Pour autant, les habitants se plaignent comme partout de problèmes d’insécurité, de circulation, de pollution... Car l’argent municipal ne résout pas tout :il est plus facile de multiplier les centres de loisirs et construire une nouvelle salle de concert de 8.000 places que d’éviter les cambriolages à répétition dans les zones pavillonnaires. C’est le constat que fait un candidat non inscrit, qui souhaite apporter un nouveau souffle dans une campagne qui risquait sans lui de tourner au plébiscite du candidat unique, qui se représente avec confiance, à 74 ans. 

A 61 ans, l’élu d’opposition Emmanuel Naud a mis en tête de son programme la proposition d’un revenu universel un peu particulier. Il s’agit de réserver environ 15 % du budget de fonctionnement de la ville, soit un tiers des taxes acquittées par les entreprises de la zone aéroportuaire, pour verser une fois par an à tous les résidents de 16 ans et plus une somme unique de 600 euros. Une simple condition de résidence depuis trois ans dans la commune permettra d’éviter les effets d’aubaine. 

Un exemple venu de loin

Ce type de revenu universel annuel, financé par les ressources exceptionnelles d’un territoire, existe à différents endroits du monde. Il s’agit de territoires producteurs de pétrole, dans les pays du Golfe ou en Alaska. C’est aussi le cas de villes qui hébergent un nombre important de casinos, comme Macao ou en Caroline du Sud. Le principe sous-jacent est que les habitants ont acté un jour que les bénéfices exceptionnels tirés d’une activité économique majeure,non directement imputable au travail de quelques-uns, devaient être partagés à égalité par toute la communauté. 

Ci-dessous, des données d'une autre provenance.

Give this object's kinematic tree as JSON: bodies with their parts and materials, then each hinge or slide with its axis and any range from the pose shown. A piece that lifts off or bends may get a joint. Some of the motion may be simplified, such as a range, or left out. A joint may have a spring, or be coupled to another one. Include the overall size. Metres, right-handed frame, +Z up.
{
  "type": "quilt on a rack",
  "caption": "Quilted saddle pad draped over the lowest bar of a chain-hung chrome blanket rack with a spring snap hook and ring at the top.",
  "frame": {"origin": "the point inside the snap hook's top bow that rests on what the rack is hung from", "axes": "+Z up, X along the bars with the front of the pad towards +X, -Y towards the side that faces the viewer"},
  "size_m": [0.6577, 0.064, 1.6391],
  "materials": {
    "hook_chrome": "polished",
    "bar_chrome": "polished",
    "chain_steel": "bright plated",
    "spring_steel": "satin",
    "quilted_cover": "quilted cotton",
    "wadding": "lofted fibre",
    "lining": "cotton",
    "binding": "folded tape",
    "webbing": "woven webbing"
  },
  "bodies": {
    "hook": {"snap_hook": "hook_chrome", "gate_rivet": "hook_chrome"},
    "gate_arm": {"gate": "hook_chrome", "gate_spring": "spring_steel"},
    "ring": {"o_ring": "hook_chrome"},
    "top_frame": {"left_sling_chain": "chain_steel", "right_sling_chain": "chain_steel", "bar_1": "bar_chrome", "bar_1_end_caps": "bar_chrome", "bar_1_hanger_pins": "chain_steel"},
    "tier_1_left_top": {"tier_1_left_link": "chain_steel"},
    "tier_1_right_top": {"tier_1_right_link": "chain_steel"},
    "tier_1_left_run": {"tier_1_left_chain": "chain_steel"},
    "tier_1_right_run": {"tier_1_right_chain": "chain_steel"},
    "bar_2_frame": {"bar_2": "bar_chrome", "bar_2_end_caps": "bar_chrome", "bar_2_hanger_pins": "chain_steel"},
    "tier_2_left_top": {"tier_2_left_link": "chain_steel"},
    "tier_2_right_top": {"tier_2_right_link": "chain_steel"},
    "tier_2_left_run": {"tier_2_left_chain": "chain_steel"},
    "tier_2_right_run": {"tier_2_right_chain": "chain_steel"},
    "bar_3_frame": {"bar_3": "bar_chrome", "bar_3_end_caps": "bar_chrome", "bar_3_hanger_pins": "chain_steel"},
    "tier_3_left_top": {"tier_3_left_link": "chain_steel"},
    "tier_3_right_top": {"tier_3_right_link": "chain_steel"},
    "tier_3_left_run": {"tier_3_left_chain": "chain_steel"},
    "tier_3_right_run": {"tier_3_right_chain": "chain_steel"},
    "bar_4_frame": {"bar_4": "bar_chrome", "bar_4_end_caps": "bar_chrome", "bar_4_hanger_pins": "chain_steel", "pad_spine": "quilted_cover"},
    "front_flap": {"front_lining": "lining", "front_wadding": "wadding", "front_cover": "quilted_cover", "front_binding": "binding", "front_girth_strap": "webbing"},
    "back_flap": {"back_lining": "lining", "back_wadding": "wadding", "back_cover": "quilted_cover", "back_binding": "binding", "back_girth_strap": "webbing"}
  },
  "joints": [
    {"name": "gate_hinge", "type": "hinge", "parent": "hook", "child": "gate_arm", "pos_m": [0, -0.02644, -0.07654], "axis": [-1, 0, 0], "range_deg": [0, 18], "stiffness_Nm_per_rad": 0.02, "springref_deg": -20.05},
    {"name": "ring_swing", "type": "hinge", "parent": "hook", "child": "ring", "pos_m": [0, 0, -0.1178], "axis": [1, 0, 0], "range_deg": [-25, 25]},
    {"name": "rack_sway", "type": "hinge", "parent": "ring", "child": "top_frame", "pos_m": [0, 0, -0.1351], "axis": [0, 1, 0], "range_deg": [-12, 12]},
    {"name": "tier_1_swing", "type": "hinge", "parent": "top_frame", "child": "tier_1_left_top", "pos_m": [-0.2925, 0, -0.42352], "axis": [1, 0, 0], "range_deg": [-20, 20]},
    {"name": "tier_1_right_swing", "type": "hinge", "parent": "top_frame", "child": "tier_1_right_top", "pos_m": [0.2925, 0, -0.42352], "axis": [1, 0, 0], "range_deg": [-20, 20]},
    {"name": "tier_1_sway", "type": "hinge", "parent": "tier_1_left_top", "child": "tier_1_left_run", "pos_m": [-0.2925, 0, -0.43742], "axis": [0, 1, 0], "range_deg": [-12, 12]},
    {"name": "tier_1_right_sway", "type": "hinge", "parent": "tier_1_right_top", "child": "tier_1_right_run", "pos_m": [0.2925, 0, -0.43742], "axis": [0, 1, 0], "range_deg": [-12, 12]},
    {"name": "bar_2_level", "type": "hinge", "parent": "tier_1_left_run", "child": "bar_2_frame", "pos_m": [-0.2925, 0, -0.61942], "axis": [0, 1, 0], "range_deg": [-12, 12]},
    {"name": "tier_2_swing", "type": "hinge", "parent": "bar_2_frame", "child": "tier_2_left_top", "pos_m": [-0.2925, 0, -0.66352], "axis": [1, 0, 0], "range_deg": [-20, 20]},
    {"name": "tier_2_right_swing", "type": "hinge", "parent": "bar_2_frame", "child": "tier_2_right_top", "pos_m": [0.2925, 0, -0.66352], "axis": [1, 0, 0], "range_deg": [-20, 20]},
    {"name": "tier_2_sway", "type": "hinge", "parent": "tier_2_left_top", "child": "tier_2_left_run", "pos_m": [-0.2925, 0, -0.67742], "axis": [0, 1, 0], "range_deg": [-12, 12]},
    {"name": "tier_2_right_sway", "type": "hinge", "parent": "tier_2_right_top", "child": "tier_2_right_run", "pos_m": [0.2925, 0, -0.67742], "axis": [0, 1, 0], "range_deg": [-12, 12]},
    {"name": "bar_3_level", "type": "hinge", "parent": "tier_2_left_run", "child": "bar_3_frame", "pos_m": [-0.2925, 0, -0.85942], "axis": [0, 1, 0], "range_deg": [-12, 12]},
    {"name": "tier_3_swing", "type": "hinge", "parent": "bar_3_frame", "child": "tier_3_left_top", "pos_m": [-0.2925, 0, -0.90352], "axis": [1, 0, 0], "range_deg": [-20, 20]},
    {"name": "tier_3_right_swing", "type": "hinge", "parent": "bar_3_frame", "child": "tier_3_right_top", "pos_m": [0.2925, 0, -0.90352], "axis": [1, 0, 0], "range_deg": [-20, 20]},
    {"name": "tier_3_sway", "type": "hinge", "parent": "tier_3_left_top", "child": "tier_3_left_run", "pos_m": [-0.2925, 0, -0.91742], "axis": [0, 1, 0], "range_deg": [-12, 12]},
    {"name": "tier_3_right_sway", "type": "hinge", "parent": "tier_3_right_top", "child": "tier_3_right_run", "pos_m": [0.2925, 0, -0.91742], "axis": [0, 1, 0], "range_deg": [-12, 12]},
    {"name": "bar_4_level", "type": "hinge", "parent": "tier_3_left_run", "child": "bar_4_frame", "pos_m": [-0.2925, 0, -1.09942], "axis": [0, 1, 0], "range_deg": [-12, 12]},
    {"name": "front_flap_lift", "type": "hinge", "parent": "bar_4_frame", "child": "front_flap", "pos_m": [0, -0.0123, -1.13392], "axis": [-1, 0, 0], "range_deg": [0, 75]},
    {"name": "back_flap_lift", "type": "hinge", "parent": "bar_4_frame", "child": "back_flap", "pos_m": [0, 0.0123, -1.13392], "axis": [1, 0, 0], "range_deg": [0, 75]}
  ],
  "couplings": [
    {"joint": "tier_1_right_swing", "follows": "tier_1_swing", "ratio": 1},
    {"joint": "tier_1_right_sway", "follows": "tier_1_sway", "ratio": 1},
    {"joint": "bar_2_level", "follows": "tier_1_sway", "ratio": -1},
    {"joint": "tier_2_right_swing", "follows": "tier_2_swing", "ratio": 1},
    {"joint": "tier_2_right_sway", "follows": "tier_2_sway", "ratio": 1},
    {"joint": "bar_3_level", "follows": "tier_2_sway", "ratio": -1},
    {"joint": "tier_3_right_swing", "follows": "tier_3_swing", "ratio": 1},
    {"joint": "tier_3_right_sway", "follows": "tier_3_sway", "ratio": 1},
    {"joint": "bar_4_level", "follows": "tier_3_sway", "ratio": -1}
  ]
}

Ainsi, l’Alaska Permanent Fundverse tous les ans les dividendes d’une société opulente qui capitalise depuis 1977 le quart des revenus pétroliers du 49e Etat américain. Les résultats financiers sont répartis entre tous les résidents, sur base égalitaire. Le montant versé fluctue, généralement entre 1.000 et 2.000 dollars par an. 

A Tremblay-en-France, Emmanuel Naud évalue à 15% la part du budget qui pourrait être reversée à toute la population plutôt que servir à financer des dépenses somptuaires ou des investissements prestigieux. Chacun déciderait librement comment utiliser ce « cadeau » annuel :l’un pour financer son permis de conduire,l’autre pour rénover une pièce de sa maison…

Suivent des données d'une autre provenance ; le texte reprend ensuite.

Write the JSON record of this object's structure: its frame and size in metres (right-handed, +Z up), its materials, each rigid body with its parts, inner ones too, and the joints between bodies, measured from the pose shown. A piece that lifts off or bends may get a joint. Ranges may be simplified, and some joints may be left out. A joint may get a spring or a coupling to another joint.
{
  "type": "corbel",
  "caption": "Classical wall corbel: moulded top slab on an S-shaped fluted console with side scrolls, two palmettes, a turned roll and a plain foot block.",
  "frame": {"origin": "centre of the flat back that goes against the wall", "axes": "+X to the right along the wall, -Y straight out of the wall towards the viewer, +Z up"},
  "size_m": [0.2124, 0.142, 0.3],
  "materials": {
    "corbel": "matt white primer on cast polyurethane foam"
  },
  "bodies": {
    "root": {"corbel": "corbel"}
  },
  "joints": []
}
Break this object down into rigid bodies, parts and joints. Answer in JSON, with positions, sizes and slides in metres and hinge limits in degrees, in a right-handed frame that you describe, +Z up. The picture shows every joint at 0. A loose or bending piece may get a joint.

Expérimenter un revenu universel à l’échelon communal ?

Le revenu universel a été discuté à de nombreuses reprises à l’échelon national (en particulier pendant la campagne présidentielle 2017) et a été l’objet d’étude dans 18 départements en 2018 et 2019. Quelques villes étudient également le concept, avec des approches assez diverses, de Grande-Synthe dans le Nord à Ajaccio en Corse. La démarche d’Emmanuel Naud à Tremblay-en-France est unique, permise par un contexte économique très particulier. La modalité,le versement annuel d’une somme relativement modeste, est sensiblement éloignée des réflexions menées au niveau national sur le Revenu universel d’activité. Des économistes de d’université de Marne-la-Vallée s’intéressent à ce projet, qui pourrait constituer la première expérimentation grandeur nature (28.000 bénéficiaires) d’une forme de revenu universel en France. 

Le maire actuel, aux commandes depuis 29 ans, est vent debout contre cette proposition qu’il qualifie d’anticonstitutionnelle. Pourtant, depuis la loi NOTRe de 2015 la commune reste le seul niveau administratif qui dispose d’une « clause générale de compétence », lui permettant d’intervenir dans tous les domaines dès lors que son action présente un intérêt pour son territoire. Aucune disposition légale ne semble donc s’opposer à la réalisation d’un tel projet à Tremblay-en-France. Sauf la volonté des habitants.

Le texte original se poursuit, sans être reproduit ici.